■ PROBLEM TO SOLVE
Set down all of the data exactly as it appears.

(Structured object records)

+--

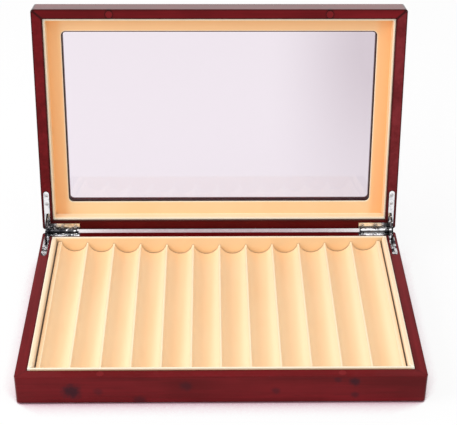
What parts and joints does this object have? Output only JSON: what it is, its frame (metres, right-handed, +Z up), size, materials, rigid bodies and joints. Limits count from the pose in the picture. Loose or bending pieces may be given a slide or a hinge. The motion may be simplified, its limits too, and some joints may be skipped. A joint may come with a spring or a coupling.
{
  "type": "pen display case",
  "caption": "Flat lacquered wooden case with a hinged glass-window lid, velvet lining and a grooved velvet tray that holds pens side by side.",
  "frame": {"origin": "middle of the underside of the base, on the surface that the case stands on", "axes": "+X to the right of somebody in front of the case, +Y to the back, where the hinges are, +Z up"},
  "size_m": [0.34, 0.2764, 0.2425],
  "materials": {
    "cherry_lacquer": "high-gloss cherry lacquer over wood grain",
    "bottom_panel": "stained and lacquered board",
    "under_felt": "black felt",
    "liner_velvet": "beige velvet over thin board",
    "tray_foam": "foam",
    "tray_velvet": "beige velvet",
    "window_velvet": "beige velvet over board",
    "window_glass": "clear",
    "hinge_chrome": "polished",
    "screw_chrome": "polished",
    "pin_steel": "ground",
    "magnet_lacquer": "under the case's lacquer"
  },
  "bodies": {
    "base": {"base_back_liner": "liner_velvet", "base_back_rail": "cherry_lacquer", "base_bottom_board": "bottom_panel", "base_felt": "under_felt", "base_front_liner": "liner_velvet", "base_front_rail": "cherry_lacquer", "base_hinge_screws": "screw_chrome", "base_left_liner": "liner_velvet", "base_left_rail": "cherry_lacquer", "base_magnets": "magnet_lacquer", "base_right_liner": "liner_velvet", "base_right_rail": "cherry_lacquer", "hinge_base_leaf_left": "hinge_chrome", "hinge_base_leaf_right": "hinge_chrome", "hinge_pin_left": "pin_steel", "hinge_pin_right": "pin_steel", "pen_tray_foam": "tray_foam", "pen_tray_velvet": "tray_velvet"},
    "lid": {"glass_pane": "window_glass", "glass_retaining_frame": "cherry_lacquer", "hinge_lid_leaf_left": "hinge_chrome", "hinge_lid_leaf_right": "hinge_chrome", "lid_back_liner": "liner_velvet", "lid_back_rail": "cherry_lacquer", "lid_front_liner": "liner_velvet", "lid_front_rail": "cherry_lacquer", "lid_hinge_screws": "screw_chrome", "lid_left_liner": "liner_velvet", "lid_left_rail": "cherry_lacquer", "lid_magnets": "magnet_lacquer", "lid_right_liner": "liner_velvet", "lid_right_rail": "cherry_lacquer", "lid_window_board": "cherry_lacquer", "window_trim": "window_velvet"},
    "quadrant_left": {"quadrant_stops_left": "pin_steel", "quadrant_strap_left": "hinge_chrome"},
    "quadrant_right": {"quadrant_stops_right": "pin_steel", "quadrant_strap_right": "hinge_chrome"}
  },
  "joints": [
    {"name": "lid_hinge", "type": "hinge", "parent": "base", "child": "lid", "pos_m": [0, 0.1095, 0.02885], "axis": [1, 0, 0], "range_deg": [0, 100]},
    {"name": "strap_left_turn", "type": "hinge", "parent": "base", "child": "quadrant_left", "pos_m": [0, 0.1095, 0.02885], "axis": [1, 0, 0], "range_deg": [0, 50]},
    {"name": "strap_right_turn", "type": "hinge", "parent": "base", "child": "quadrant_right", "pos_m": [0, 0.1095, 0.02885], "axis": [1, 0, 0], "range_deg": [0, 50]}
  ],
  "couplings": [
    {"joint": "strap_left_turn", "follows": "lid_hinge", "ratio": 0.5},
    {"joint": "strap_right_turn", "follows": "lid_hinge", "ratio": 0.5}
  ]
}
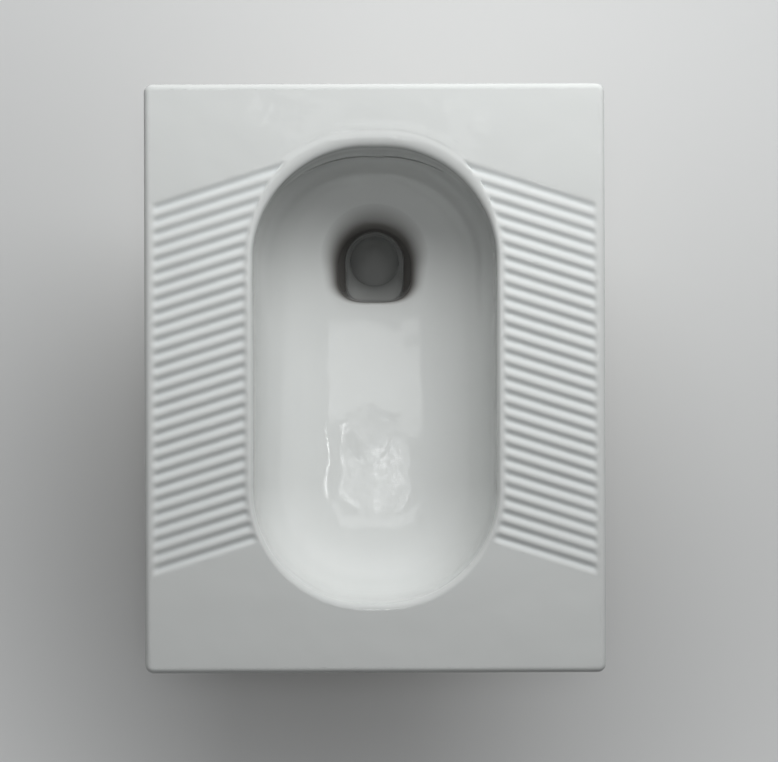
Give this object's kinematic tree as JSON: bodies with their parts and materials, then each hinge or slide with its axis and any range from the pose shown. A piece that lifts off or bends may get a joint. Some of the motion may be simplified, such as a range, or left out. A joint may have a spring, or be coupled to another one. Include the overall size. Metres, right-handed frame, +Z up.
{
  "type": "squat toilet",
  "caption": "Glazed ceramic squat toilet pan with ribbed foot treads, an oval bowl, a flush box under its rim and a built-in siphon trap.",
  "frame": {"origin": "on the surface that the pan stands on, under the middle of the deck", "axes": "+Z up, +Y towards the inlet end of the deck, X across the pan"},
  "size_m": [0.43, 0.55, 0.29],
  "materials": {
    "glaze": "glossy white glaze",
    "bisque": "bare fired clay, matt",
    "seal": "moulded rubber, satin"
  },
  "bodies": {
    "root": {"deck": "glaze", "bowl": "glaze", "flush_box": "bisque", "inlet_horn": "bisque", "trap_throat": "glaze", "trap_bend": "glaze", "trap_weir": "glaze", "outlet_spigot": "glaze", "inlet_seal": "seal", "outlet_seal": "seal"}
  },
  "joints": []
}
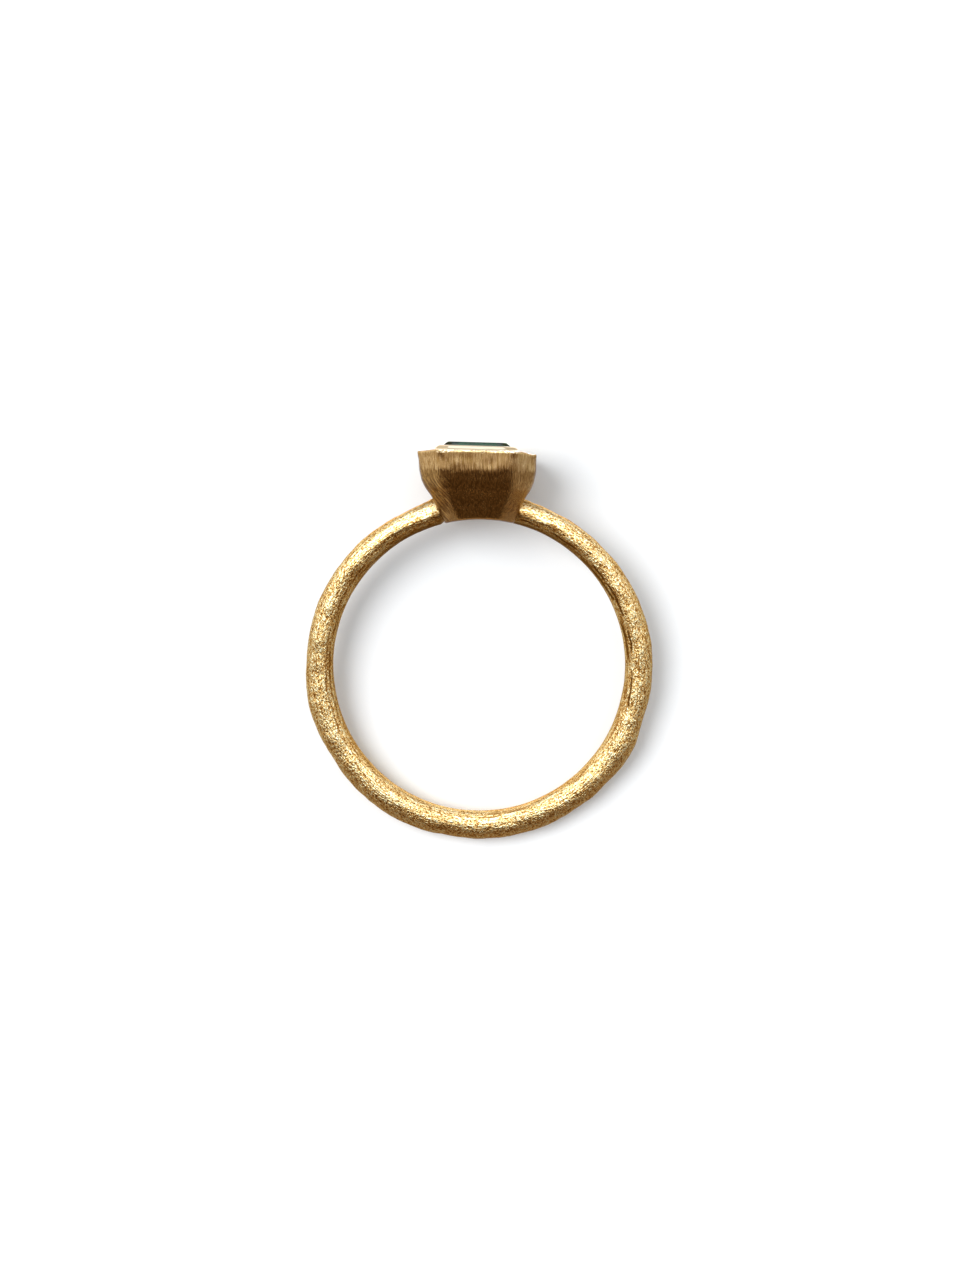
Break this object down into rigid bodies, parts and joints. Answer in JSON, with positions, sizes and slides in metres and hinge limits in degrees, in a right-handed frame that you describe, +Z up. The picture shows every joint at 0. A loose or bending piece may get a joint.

+--

■ COMPLETE RESPONSE
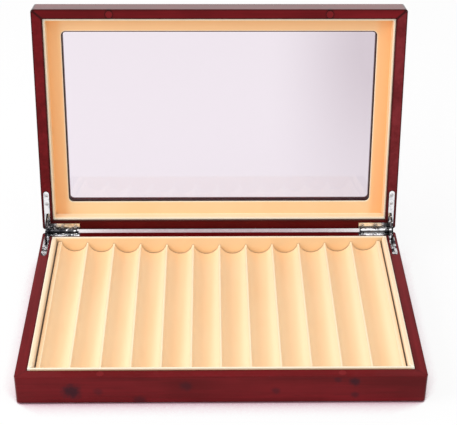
What parts and joints does this object have? Output only JSON: what it is, its frame (metres, right-handed, +Z up), size, materials, rigid bodies and joints. Limits count from the pose in the picture. Loose or bending pieces may be given a slide or a hinge. The motion may be simplified, its limits too, and some joints may be skipped. A joint may come with a spring or a coupling.
{
  "type": "pen display case",
  "caption": "Flat lacquered wooden case with a hinged glass-window lid, velvet lining and a grooved velvet tray that holds pens side by side.",
  "frame": {"origin": "middle of the underside of the base, on the surface that the case stands on", "axes": "+X to the right of somebody in front of the case, +Y to the back, where the hinges are, +Z up"},
  "size_m": [0.34, 0.2764, 0.2425],
  "materials": {
    "cherry_lacquer": "high-gloss cherry lacquer over wood grain",
    "bottom_panel": "stained and lacquered board",
    "under_felt": "black felt",
    "liner_velvet": "beige velvet over thin board",
    "tray_foam": "foam",
    "tray_velvet": "beige velvet",
    "window_velvet": "beige velvet over board",
    "window_glass": "clear",
    "hinge_chrome": "polished",
    "screw_chrome": "polished",
    "pin_steel": "ground",
    "magnet_lacquer": "under the case's lacquer"
  },
  "bodies": {
    "base": {"base_back_liner": "liner_velvet", "base_back_rail": "cherry_lacquer", "base_bottom_board": "bottom_panel", "base_felt": "under_felt", "base_front_liner": "liner_velvet", "base_front_rail": "cherry_lacquer", "base_hinge_screws": "screw_chrome", "base_left_liner": "liner_velvet", "base_left_rail": "cherry_lacquer", "base_magnets": "magnet_lacquer", "base_right_liner": "liner_velvet", "base_right_rail": "cherry_lacquer", "hinge_base_leaf_left": "hinge_chrome", "hinge_base_leaf_right": "hinge_chrome", "hinge_pin_left": "pin_steel", "hinge_pin_right": "pin_steel", "pen_tray_foam": "tray_foam", "pen_tray_velvet": "tray_velvet"},
    "lid": {"glass_pane": "window_glass", "glass_retaining_frame": "cherry_lacquer", "hinge_lid_leaf_left": "hinge_chrome", "hinge_lid_leaf_right": "hinge_chrome", "lid_back_liner": "liner_velvet", "lid_back_rail": "cherry_lacquer", "lid_front_liner": "liner_velvet", "lid_front_rail": "cherry_lacquer", "lid_hinge_screws": "screw_chrome", "lid_left_liner": "liner_velvet", "lid_left_rail": "cherry_lacquer", "lid_magnets": "magnet_lacquer", "lid_right_liner": "liner_velvet", "lid_right_rail": "cherry_lacquer", "lid_window_board": "cherry_lacquer", "window_trim": "window_velvet"},
    "quadrant_left": {"quadrant_stops_left": "pin_steel", "quadrant_strap_left": "hinge_chrome"},
    "quadrant_right": {"quadrant_stops_right": "pin_steel", "quadrant_strap_right": "hinge_chrome"}
  },
  "joints": [
    {"name": "lid_hinge", "type": "hinge", "parent": "base", "child": "lid", "pos_m": [0, 0.1095, 0.02885], "axis": [1, 0, 0], "range_deg": [0, 100]},
    {"name": "strap_left_turn", "type": "hinge", "parent": "base", "child": "quadrant_left", "pos_m": [0, 0.1095, 0.02885], "axis": [1, 0, 0], "range_deg": [0, 50]},
    {"name": "strap_right_turn", "type": "hinge", "parent": "base", "child": "quadrant_right", "pos_m": [0, 0.1095, 0.02885], "axis": [1, 0, 0], "range_deg": [0, 50]}
  ],
  "couplings": [
    {"joint": "strap_left_turn", "follows": "lid_hinge", "ratio": 0.5},
    {"joint": "strap_right_turn", "follows": "lid_hinge", "ratio": 0.5}
  ]
}
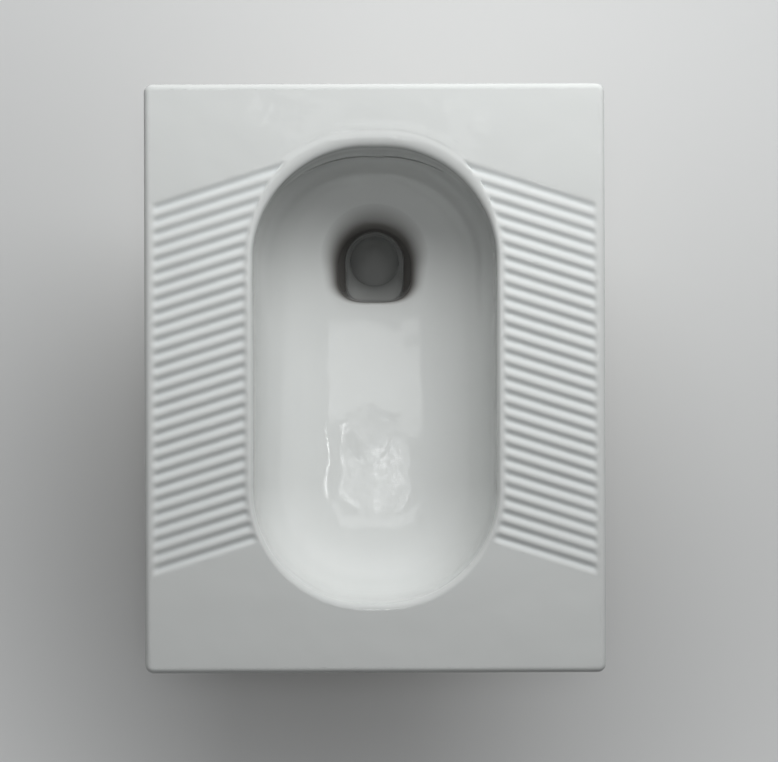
Give this object's kinematic tree as JSON: bodies with their parts and materials, then each hinge or slide with its axis and any range from the pose shown. A piece that lifts off or bends may get a joint. Some of the motion may be simplified, such as a range, or left out. A joint may have a spring, or be coupled to another one. Include the overall size. Metres, right-handed frame, +Z up.
{
  "type": "squat toilet",
  "caption": "Glazed ceramic squat toilet pan with ribbed foot treads, an oval bowl, a flush box under its rim and a built-in siphon trap.",
  "frame": {"origin": "on the surface that the pan stands on, under the middle of the deck", "axes": "+Z up, +Y towards the inlet end of the deck, X across the pan"},
  "size_m": [0.43, 0.55, 0.29],
  "materials": {
    "glaze": "glossy white glaze",
    "bisque": "bare fired clay, matt",
    "seal": "moulded rubber, satin"
  },
  "bodies": {
    "root": {"deck": "glaze", "bowl": "glaze", "flush_box": "bisque", "inlet_horn": "bisque", "trap_throat": "glaze", "trap_bend": "glaze", "trap_weir": "glaze", "outlet_spigot": "glaze", "inlet_seal": "seal", "outlet_seal": "seal"}
  },
  "joints": []
}
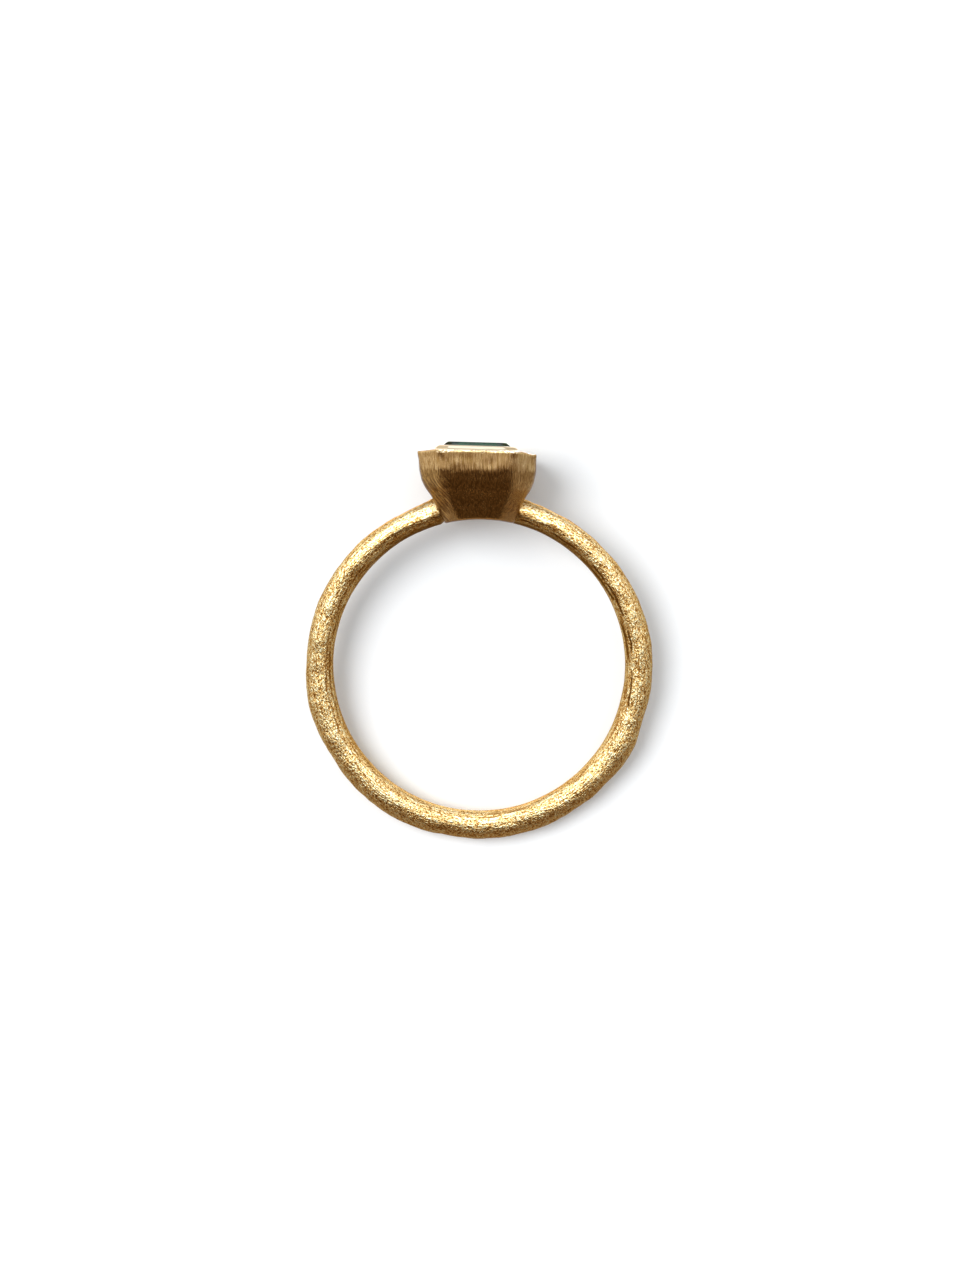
Break this object down into rigid bodies, parts and joints. Answer in JSON, with positions, sizes and slides in metres and hinge limits in degrees, in a right-handed frame that you describe, +Z up. The picture shows every joint at 0. A loose or bending piece may get a joint.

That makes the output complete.